The Bank Policy Institute issued a statement welcoming the regulatory harmonization emphasis while noting concerns about implementation specifics. Financial services firms have long complained about overlapping federal cybersecurity requirements, and the strategy's "common sense regulation" language resonates with industry positions.

Critics, including several House members, warned that prioritizing offense over defense could leave federal networks vulnerable. The debate mirrors longstanding tension between intelligence collection equities and defensive hardening.

What Changes

For security teams, the immediate implications include:

  1. Expect regulatory shifts — Existing compliance frameworks may be restructured or consolidated
  2. Supply chain scrutiny — Critical infrastructure providers will face increased vetting requirements
  3. AI integration mandates — Federal contracts will increasingly require AI capabilities
  4. Incident response emphasis — Recovery speed becomes a formal priority alongside prevention

The strategy's three-year horizon means these changes will unfold gradually. Implementation will depend on agency rulemaking and congressional appropriations. But the policy direction is clear: more aggressive posture, less regulatory complexity, and heavy investment in emerging technology.

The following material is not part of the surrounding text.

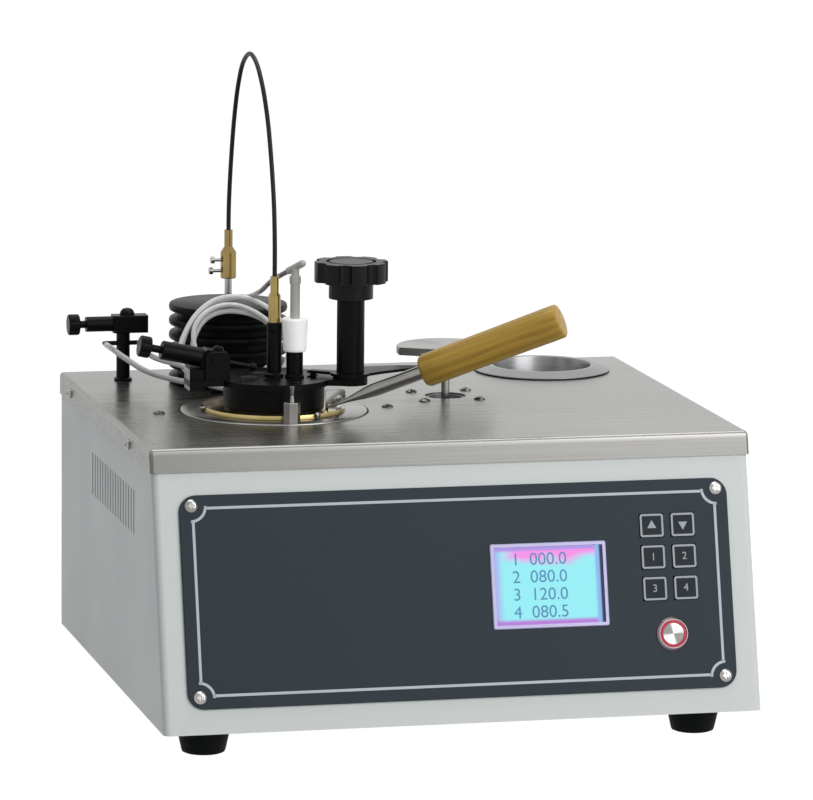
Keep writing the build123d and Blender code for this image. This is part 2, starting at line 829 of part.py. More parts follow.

For organizations operating in or with the federal sector, the strategy signals where resources and attention will flow. Aligning security programs with these priorities positions organizations favorably for contracts, grants, and regulatory treatment in the coming years.

The strategy also arrives alongside EU cybersecurity regulation revisions strengthening ENISA's role in supply chain security—showing divergent but parallel approaches to national cyber resilience on both sides of the Atlantic.